When an isolation band width of the element isolation insulating film 3 gets smaller as a result of further miniaturization, the element forming regions isolated by the element isolation insulating film 3 are liable to be short-circuited and incapable of operating as a device.
Furthermore, it is difficult to control the process of causing the silicon film 10 to run onto the element isolation insulating film 3 about 20 nm to 50 nm, while keeping selectivity. For this reason, it is often that the silicon hardly runs onto the silicon film 10 as shown in FIG. 11A. The same problem arises in the cases of FIGS. 9 and 10.

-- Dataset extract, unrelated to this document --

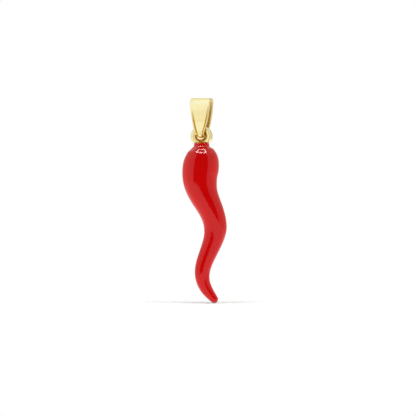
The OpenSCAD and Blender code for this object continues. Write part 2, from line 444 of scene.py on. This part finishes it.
def finished_piece(name, shape, material, rounds):
    """A piece of the pendant made from a bmesh, with its surface rounded by a Subdivision Surface."""
    mesh = bpy.data.meshes.new(name)
    shape.to_mesh(mesh)
    shape.free()
    for face in mesh.polygons:
        face.use_smooth = True
    mesh.materials.append(material)
    piece = bpy.data.objects.new(name, mesh)
    bpy.context.scene.collection.objects.link(piece)
    rounding = piece.modifiers.new("rounding", "SUBSURF")
    rounding.levels = rounds
    rounding.render_levels = rounds
    return piece


def walk_down(start):
    """The points (y, z) of a cut's line from a vertex at its top, down its front side."""
    path = [start]
    step = min((e.other_vert(start) for e in start.link_edges), key=lambda v: v.co.y)
    while step.co.y <= hair:
        path.append(step)
        onward = [e.other_vert(step) for e in step.link_edges if e.other_vert(step) not in path]
        if not onward:
            break
        step = onward[0]
    return [Vector((v.co.y, v.co.z)) for v in path]


def lengths_along(path):
    """How far along a path each of its points lies."""
    sums = [0.0]
    for one, other in zip(path, path[1:]):
        sums.append(sums[-1] + (other - one).length)
    return sums


def point_along(path, sums, distance):
    """The point of a path at a distance from its start."""
    for i in range(1, len(path)):
        if distance <= sums[i] or i == len(path) - 1:
            share = (distance - sums[i - 1]) / max(sums[i] - sums[i - 1], no_length)
            return path[i - 1].lerp(path[i], min(max(share, 0), 1))


def distance_at(path, sums, height):
    """How far along a path it first comes down to a height."""
    for i in range(1, len(path)):
        if path[i].y <= height:
            share = (path[i - 1].y - height) / max(path[i - 1].y - path[i].y, no_length)
            return sums[i - 1] + share * (sums[i] - sums[i - 1])
    return sums[-1]


# The side profile of the frame's bail: its outer and its inner line, from the crest down the front, and where
# the crest, the shoulder, the knee and the tip lie on both. inside_crest is a height between the two lines at
# the crest, and highest_cut is just under its top
inside_crest = 0.3 * mm
highest_cut = 0.48 * mm
bail_cad = merged_copy("bail")
middle_cut = slice_of(bail_cad, (0, 0, 0), (1, 0, 0))
on_axis = [v for v in middle_cut.verts if abs(v.co.y) < hair]
outer_path = walk_down(max(on_axis, key=lambda v: v.co.z))
inner_path = walk_down(max((v for v in on_axis if v.co.z < inside_crest), key=lambda v: v.co.z))
inner_path += [Vector((0, inner_path[-1].y)), Vector((0, outer_path[-1].y))]
middle_cut.free()
outer_sums, inner_sums = lengths_along(outer_path), lengths_along(inner_path)
marks = [(0, 0)]
for height in (shoulder_height, knee_height):
    marks.append((distance_at(outer_path, outer_sums, height), distance_at(inner_path, inner_sums, height)))
marks.append((outer_sums[-1], inner_sums[-1]))


def through_band(distance):
    """The band's outer and inner point at a distance from the crest along its outer face."""
    for (outer_a, inner_a), (outer_b, inner_b) in zip(marks, marks[1:]):
        if distance <= outer_b or outer_b == outer_sums[-1]:
            share = (distance - outer_a) / (outer_b - outer_a)
            inner = point_along(inner_path, inner_sums, inner_a + share * (inner_b - inner_a))
            return point_along(outer_path, outer_sums, distance), inner


def half_width(height):
    """Half the bail's width at a height, measured on the frame's bail, at most just under its top."""
    cut = slice_of(bail_cad, (0, 0, min(height, highest_cut)), (0, 0, 1))
    widest = max(v.co.x for v in cut.verts)
    cut.free()
    return widest


# The outline's points: how far aside, how far along, how far along the middle line their partner lies, and
# how far round the tip they have come
crest_rows = 14
face_rows = 14
taper_rows = 12
tip_rows = 9
shoulder_along, knee_along = marks[1][0], marks[2][0]
tip_along = distance_at(outer_path, outer_sums, tip_centre)
outline = []
for start, end, rows in (
        (0, shoulder_along, crest_rows), (shoulder_along, knee_along, face_rows),
        (knee_along, tip_along, taper_rows)):
    for row in range(rows):
        along = start + (end - start) * row / rows
        outline.append((half_width(point_along(outer_path, outer_sums, along).y), along, along, 0.0))
for row in range(tip_rows + 1):
    turn = pi / 2 * row / tip_rows
    along = distance_at(outer_path, outer_sums, tip_centre - bail_tip_radius * sin(turn))
    outline.append((bail_tip_radius * cos(turn), along, tip_along, sin(turn) ** 2))
outline += [(-aside, along, partner, low) for aside, along, partner, low in reversed(outline[:-1])]
bail_cad.free()

# The front plate's face runs on almost straight past the wire, and stands proud of the tongue below
run_on_height = -4.8 * mm
run_on_lean = 0.03
run_on_depth = point_along(outer_path, outer_sums, distance_at(outer_path, outer_sums, run_on_height)).x


def run_on(height):
    """How far forward the face lies at a height under the wire, if it runs on."""
    return run_on_depth + run_on_lean * (run_on_height - height)


def ramp(value, start, end):
    """0 at the start, 1 at the end, and straight between them."""
    return min(max((value - start) / (end - start), 0), 1)


# Across the band, from the middle of its outer face over the edge to the middle of its inner face. The
# columns are the share of the way from the border line to the middle, the distance from the edge in mm, the
# share of the border's extra width at the tip, the depth under that face in mm, which thickens the plate
# where it is less than 0, how much the point follows the run-on face, how much shade is painted on it as a
# darker gold, and the face or line that it is on
crossing = [
    (1.00, 0.30, 1, 0.0, 1, 0, "outer"),
    (0.60, 0.30, 1, 0.0, 1, 0, "outer"),
    (0.25, 0.30, 1, 0.0, 1, 0, "outer"),
    (0.00, 0.30, 1, 0.0, 1, 0, "outer"),
    # The border line is a real shallow groove, and the darkness given to it is painted shade
    (0.00, 0.27, 1, 0.004, 1, 0.8, "line"),
    (0.00, 0.225, 1, 0.035, 0.9, 1, "line"),
    (0.00, 0.185, 1, 0.05, 0.5, 1, "line"),
    (0.00, 0.145, 1, 0.035, 0.1, 1, "line"),
    (0.00, 0.11, 1, 0.004, 0, 0.8, "line"),
    (0.00, 0.045, 0.6, 0.0, 0, 0, "outer"),
    (0.00, 0.03, 0.1, 0.004, 0, 0, "outer"),
    (0.00, 0.012, 0, 0.020, 0, 0, "outer"),
    (0.00, 0.0, 0, 0.055, 0, 0, "outer"),
    (0.00, 0.0, 0, 0.15, 0, 0, "outer"),
    # Inside the bail, the darkness given to the faces is painted shade
    (0.00, 0.0, 0, -0.05, 0, 0, "inner"),
    (0.00, 0.0, 0, -0.10, 0, 0.1, "inner"),
    (0.00, 0.015, 0, -0.11, 0, 0.2, "inner"),
    (0.00, 0.05, 0, -0.12, 0, 0.6, "inner"),
    (0.00, 0.15, 0, -0.12, 0, 0.6, "inner"),
    (0.40, 0.15, 0, -0.12, 0, 0.6, "inner"),
    (1.00, 0.15, 0, -0.12, 0, 0.6, "inner")]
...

For instance, when a silicide film 131 is formed on the basis of the silicon film 10 from the structure of FIG. 11A, a silicide reaction might occur at also the sidewall of the epitaxial silicon film 10 in the edge region of the element isolation insulating film 3. For this reason, the silicide film 131 might be formed to a deep position from the surface of the substrate 1 in the edge region of the element isolation insulating film 3 as shown in FIG. 11B. This causes junction leakage currents to flow significantly. That is, this causes a problem in which a merit of using the ESD structure does not produce much effect in the edge region of the element isolation insulating film 3.
As described above, in the process of manufacturing CMOS devices with the conventional ESD structure, it is difficult to realize such a structure as avoids not only an ion implantation problem but also the problem of the short-circuiting of the gate with the source region or drain region, while realizing a T-shaped gate structure.
It is, accordingly, an object of the present invention to provide a semiconductor device with a T-shaped gate structure and a manufacturing method thereof.
Another object of the present invention is to provide a semiconductor device with a silicide film whose shape is highly controllable and a manufacturing method thereof.